• Given information:
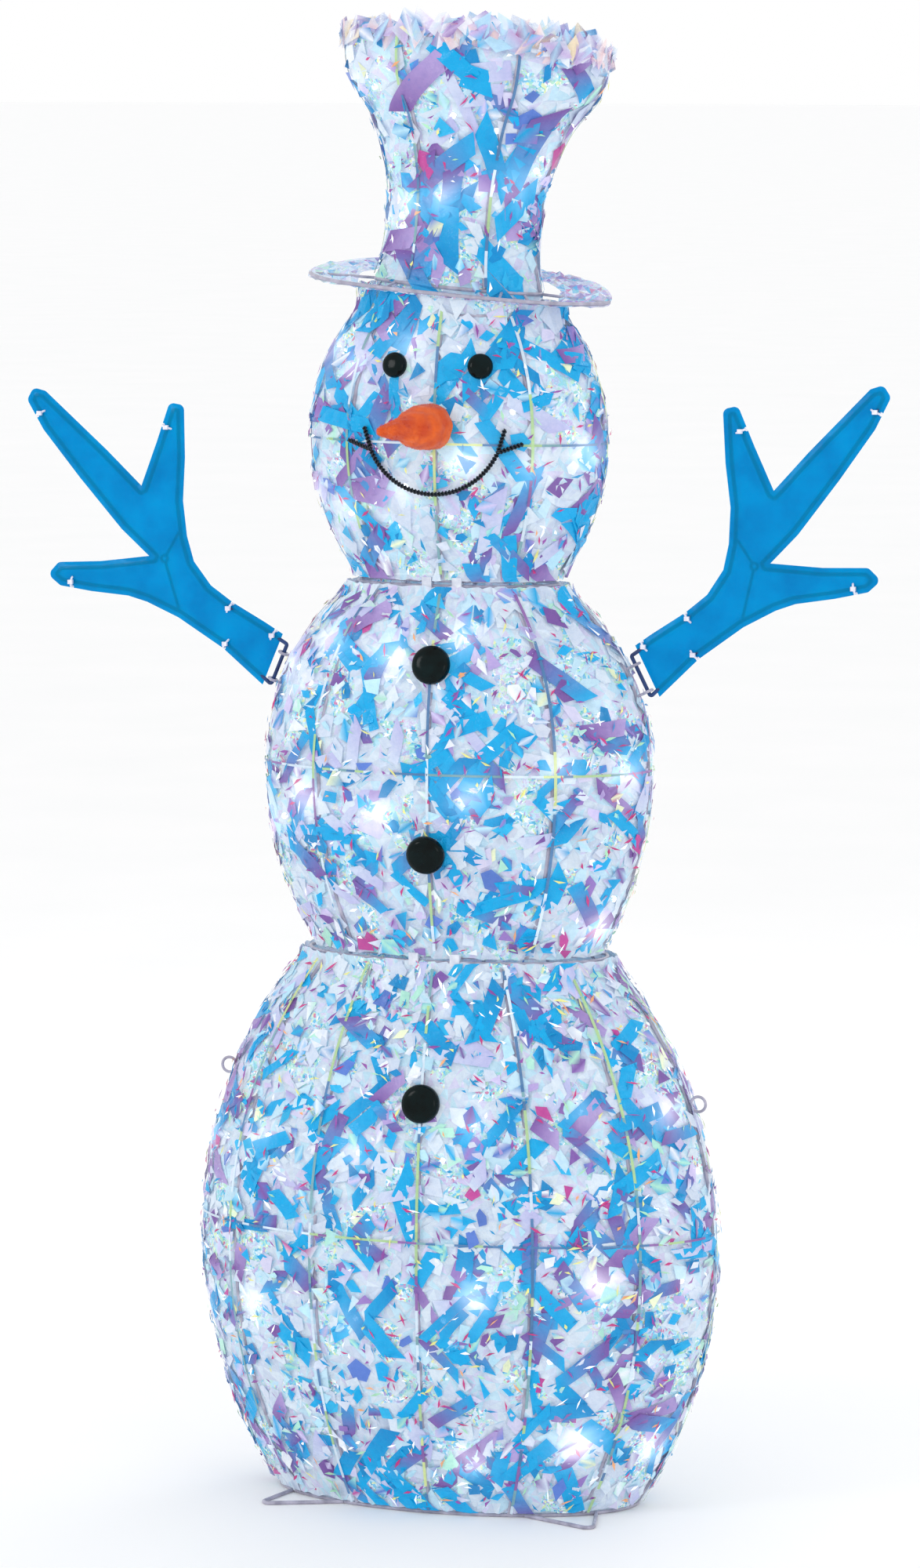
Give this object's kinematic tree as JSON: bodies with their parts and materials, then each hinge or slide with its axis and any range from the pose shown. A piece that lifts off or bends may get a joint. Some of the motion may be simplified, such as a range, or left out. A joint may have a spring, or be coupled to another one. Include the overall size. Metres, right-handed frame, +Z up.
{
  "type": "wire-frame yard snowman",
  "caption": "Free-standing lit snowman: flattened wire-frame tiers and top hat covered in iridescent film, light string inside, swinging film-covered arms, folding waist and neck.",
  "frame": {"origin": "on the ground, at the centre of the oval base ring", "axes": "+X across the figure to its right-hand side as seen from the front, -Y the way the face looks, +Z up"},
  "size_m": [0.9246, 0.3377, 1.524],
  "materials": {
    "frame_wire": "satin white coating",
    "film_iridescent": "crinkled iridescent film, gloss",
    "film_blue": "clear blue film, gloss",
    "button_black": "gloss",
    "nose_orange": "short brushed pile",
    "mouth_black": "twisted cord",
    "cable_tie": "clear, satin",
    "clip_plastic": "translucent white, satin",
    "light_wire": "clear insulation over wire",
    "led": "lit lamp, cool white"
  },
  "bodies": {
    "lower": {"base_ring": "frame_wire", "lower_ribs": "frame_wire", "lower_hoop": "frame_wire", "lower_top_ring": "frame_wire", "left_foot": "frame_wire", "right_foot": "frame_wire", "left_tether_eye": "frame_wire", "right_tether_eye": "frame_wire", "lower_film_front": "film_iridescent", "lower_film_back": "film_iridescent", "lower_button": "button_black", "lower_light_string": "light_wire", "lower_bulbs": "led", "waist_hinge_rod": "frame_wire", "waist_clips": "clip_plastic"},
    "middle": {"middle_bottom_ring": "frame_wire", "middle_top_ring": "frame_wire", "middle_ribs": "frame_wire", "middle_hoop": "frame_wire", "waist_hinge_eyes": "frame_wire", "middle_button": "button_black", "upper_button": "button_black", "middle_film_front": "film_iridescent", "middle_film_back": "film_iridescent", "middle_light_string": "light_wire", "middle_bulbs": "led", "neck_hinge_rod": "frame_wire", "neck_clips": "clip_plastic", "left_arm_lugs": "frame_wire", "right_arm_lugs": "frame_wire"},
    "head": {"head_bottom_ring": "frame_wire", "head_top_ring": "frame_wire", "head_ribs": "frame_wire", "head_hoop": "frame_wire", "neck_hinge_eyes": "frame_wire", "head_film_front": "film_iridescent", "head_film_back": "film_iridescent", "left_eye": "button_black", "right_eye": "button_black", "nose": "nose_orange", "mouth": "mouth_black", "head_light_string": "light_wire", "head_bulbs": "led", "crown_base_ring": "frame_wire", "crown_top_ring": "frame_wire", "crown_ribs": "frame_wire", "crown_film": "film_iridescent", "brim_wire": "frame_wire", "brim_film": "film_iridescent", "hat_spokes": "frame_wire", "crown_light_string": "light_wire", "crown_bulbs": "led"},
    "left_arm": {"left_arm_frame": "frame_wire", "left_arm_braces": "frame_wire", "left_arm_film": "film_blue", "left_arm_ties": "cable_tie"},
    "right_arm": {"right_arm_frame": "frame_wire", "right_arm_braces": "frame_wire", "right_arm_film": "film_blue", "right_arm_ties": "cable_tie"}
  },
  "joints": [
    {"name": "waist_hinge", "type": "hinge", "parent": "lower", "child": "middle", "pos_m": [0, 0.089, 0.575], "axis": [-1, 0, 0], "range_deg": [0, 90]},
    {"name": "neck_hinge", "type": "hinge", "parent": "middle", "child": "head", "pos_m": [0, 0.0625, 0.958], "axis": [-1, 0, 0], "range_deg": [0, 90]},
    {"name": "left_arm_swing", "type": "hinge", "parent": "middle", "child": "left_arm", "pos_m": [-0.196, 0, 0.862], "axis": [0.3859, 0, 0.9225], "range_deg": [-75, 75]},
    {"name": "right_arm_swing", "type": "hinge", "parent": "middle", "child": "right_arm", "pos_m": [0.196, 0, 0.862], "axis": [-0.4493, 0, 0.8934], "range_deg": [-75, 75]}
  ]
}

• The request:
Reproduce every line of the material above exactly.

• Problem solution:
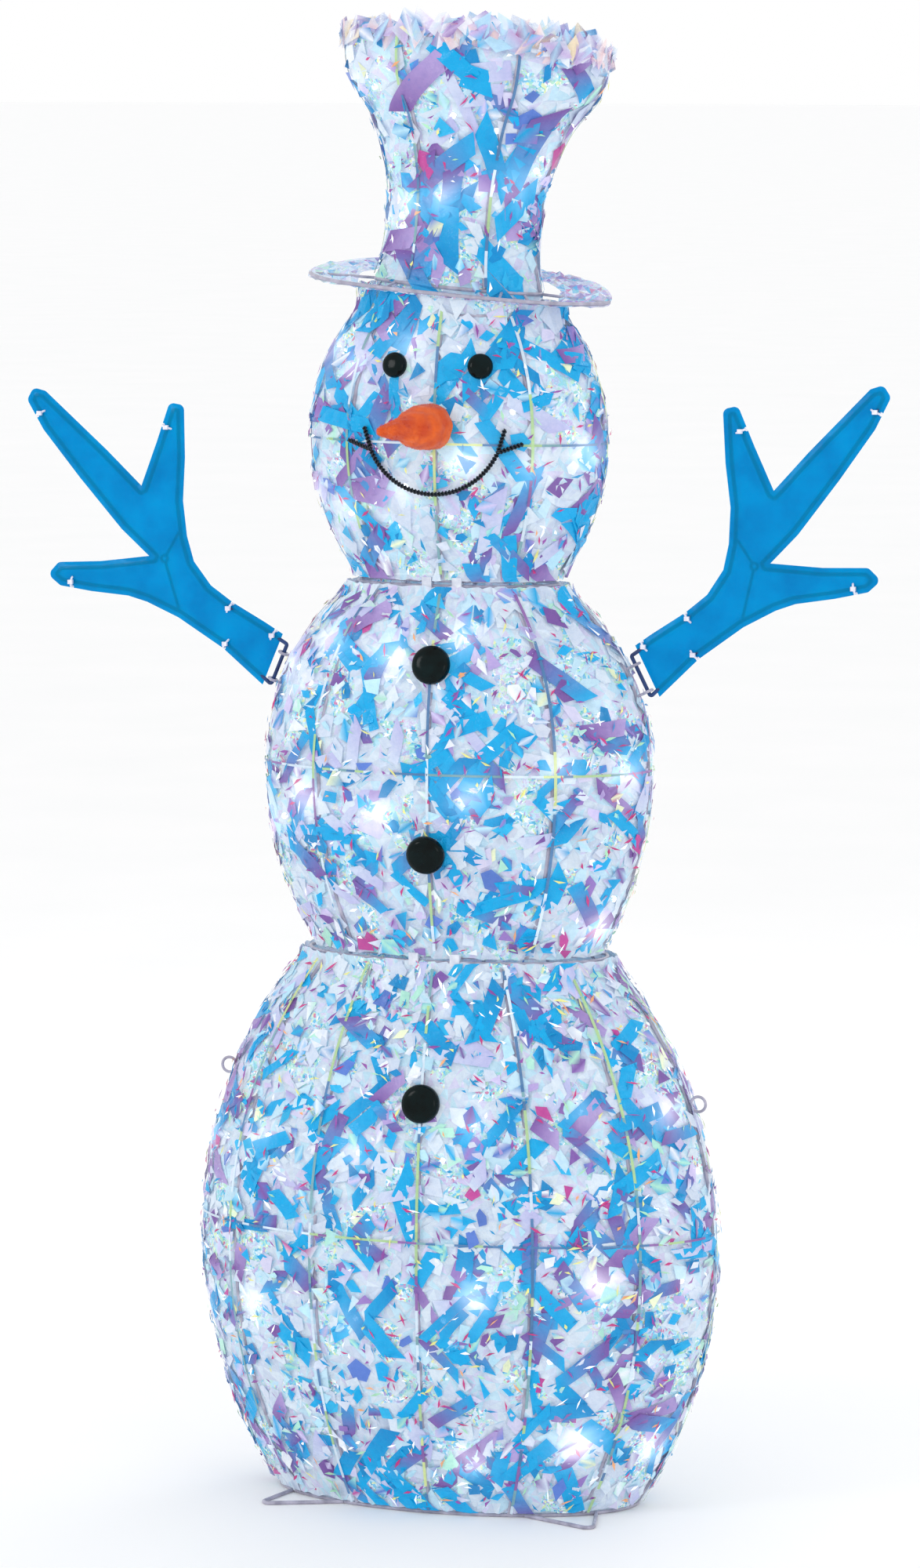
Give this object's kinematic tree as JSON: bodies with their parts and materials, then each hinge or slide with its axis and any range from the pose shown. A piece that lifts off or bends may get a joint. Some of the motion may be simplified, such as a range, or left out. A joint may have a spring, or be coupled to another one. Include the overall size. Metres, right-handed frame, +Z up.
{
  "type": "wire-frame yard snowman",
  "caption": "Free-standing lit snowman: flattened wire-frame tiers and top hat covered in iridescent film, light string inside, swinging film-covered arms, folding waist and neck.",
  "frame": {"origin": "on the ground, at the centre of the oval base ring", "axes": "+X across the figure to its right-hand side as seen from the front, -Y the way the face looks, +Z up"},
  "size_m": [0.9246, 0.3377, 1.524],
  "materials": {
    "frame_wire": "satin white coating",
    "film_iridescent": "crinkled iridescent film, gloss",
    "film_blue": "clear blue film, gloss",
    "button_black": "gloss",
    "nose_orange": "short brushed pile",
    "mouth_black": "twisted cord",
    "cable_tie": "clear, satin",
    "clip_plastic": "translucent white, satin",
    "light_wire": "clear insulation over wire",
    "led": "lit lamp, cool white"
  },
  "bodies": {
    "lower": {"base_ring": "frame_wire", "lower_ribs": "frame_wire", "lower_hoop": "frame_wire", "lower_top_ring": "frame_wire", "left_foot": "frame_wire", "right_foot": "frame_wire", "left_tether_eye": "frame_wire", "right_tether_eye": "frame_wire", "lower_film_front": "film_iridescent", "lower_film_back": "film_iridescent", "lower_button": "button_black", "lower_light_string": "light_wire", "lower_bulbs": "led", "waist_hinge_rod": "frame_wire", "waist_clips": "clip_plastic"},
    "middle": {"middle_bottom_ring": "frame_wire", "middle_top_ring": "frame_wire", "middle_ribs": "frame_wire", "middle_hoop": "frame_wire", "waist_hinge_eyes": "frame_wire", "middle_button": "button_black", "upper_button": "button_black", "middle_film_front": "film_iridescent", "middle_film_back": "film_iridescent", "middle_light_string": "light_wire", "middle_bulbs": "led", "neck_hinge_rod": "frame_wire", "neck_clips": "clip_plastic", "left_arm_lugs": "frame_wire", "right_arm_lugs": "frame_wire"},
    "head": {"head_bottom_ring": "frame_wire", "head_top_ring": "frame_wire", "head_ribs": "frame_wire", "head_hoop": "frame_wire", "neck_hinge_eyes": "frame_wire", "head_film_front": "film_iridescent", "head_film_back": "film_iridescent", "left_eye": "button_black", "right_eye": "button_black", "nose": "nose_orange", "mouth": "mouth_black", "head_light_string": "light_wire", "head_bulbs": "led", "crown_base_ring": "frame_wire", "crown_top_ring": "frame_wire", "crown_ribs": "frame_wire", "crown_film": "film_iridescent", "brim_wire": "frame_wire", "brim_film": "film_iridescent", "hat_spokes": "frame_wire", "crown_light_string": "light_wire", "crown_bulbs": "led"},
    "left_arm": {"left_arm_frame": "frame_wire", "left_arm_braces": "frame_wire", "left_arm_film": "film_blue", "left_arm_ties": "cable_tie"},
    "right_arm": {"right_arm_frame": "frame_wire", "right_arm_braces": "frame_wire", "right_arm_film": "film_blue", "right_arm_ties": "cable_tie"}
  },
  "joints": [
    {"name": "waist_hinge", "type": "hinge", "parent": "lower", "child": "middle", "pos_m": [0, 0.089, 0.575], "axis": [-1, 0, 0], "range_deg": [0, 90]},
    {"name": "neck_hinge", "type": "hinge", "parent": "middle", "child": "head", "pos_m": [0, 0.0625, 0.958], "axis": [-1, 0, 0], "range_deg": [0, 90]},
    {"name": "left_arm_swing", "type": "hinge", "parent": "middle", "child": "left_arm", "pos_m": [-0.196, 0, 0.862], "axis": [0.3859, 0, 0.9225], "range_deg": [-75, 75]},
    {"name": "right_arm_swing", "type": "hinge", "parent": "middle", "child": "right_arm", "pos_m": [0.196, 0, 0.862], "axis": [-0.4493, 0, 0.8934], "range_deg": [-75, 75]}
  ]
}